Preventing Medication Errors Takes More Than Technology

I wrote recently about research by the Philadelphia Inquirer into how many hospital patients are actually harmed by serious, avoidable medical errors. Now new research looks at how many patients suffer from a particular type of error – a mistake in medication.

According to a
report in the Boston Globe, a new study released by two non-profit groups found that one in every 10 patients admitted to six community hospitals in Massachusetts suffered “serious and avoidable” medication mistakes.

The researchers who prepared the report looked at 4,200 randomly selected patient medical charts at the six hospitals, covering stays from January 2005 to August 2006.

A mistake was defined as a patient being given a drug even though the medical records indicated it might trigger an allergic reaction or exacerbate a medical condition.

Medication errors were counted only when patients suffered serious reactions, including going into shock or suffering kidney failure. In nearly every instance, the patients remained in the hospital longer to recover from the mistake. Nobody died from any of the mistakes, researchers said.

This kind of information is valuable because it show the problems that can result from flawed processes and the benefits that can be achieved from improving them.

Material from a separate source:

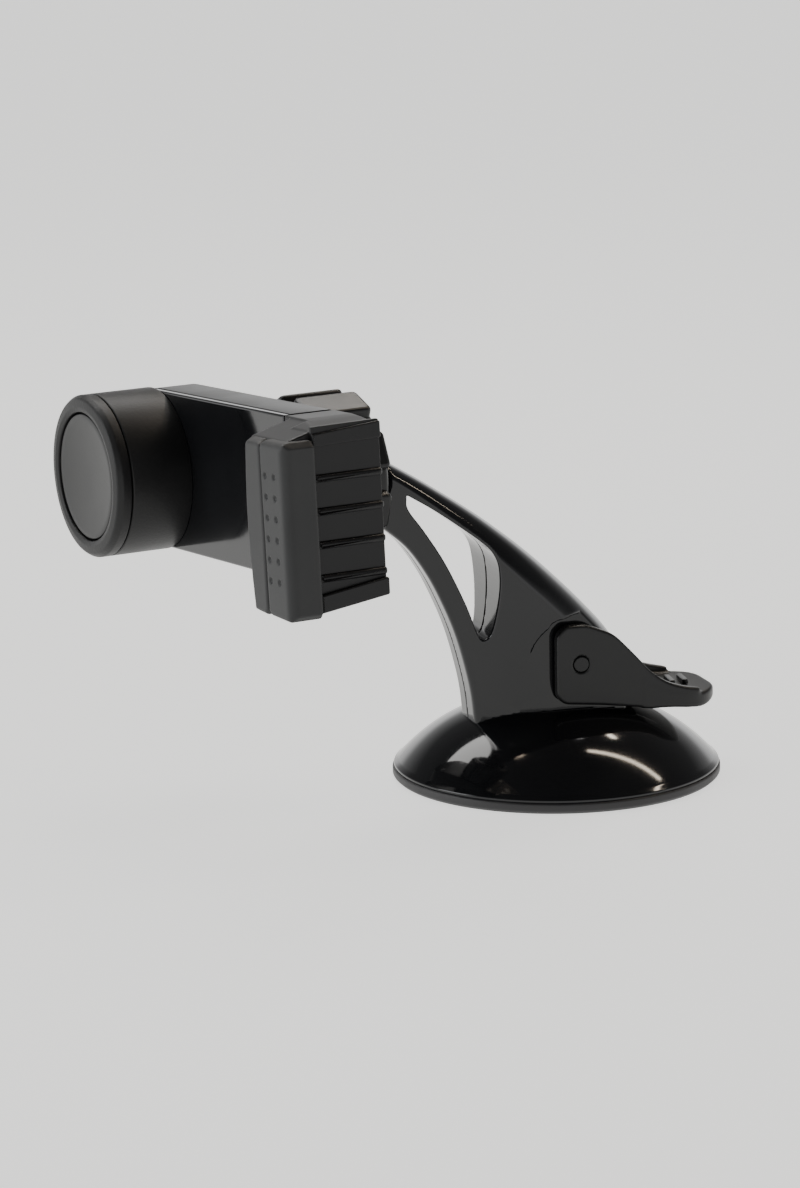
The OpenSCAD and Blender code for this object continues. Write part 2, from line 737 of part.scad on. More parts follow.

However, I am concerned that everyone seems to think the answer to the problem is technology. The article says none of the community hospitals has a computerized physician order entry system,

which requires doctors to type into a central database every medical order, including prescriptions, diagnostic tests, and blood work. The doctors' orders are matched against the patient's medical history, triggering red flags to prevent problems related to drug allergies, overdoses, and dangerous interactions with other drugs…

After this system was put in place at Brigham and Women's Hospital in 1995, preventable medication errors declined by 55 percent over the next two years.

Don’t get me wrong, I have nothing against technology. And if this type of system seriously reduces medical errors, great.

What concerns me is whether anyone is really examining the causes of the medication errors, rather than just assuming that a computerized system will take care of everything.

Why were errors at Brigham and Women’s Hospital reduced by only 55 percent? Clearly, the computerized system didn’t eliminate all errors. There are probably process flaws still causing errors, and those flaws weren’t addressed by computerization. But they probably could be addressed by a systematic lean approach that maps processes, identifies sources of problems, then uses mistake-proofing and/or other tools to solve them.

More technology is needed in hospitals. But it’s not enough.

1 comment:

Dean Bliss said...

You're right, Ralph - the process issues are there, and need to be addressed. Through organizations such as the Institute for Healthcare Improvement, healthcare organizations are tackling this issue, which is more complex than it may appear on the surface. The goal is to eliminate this type of error, which will take a combination of process improvement and technology to bring us as close to perfection as we can get.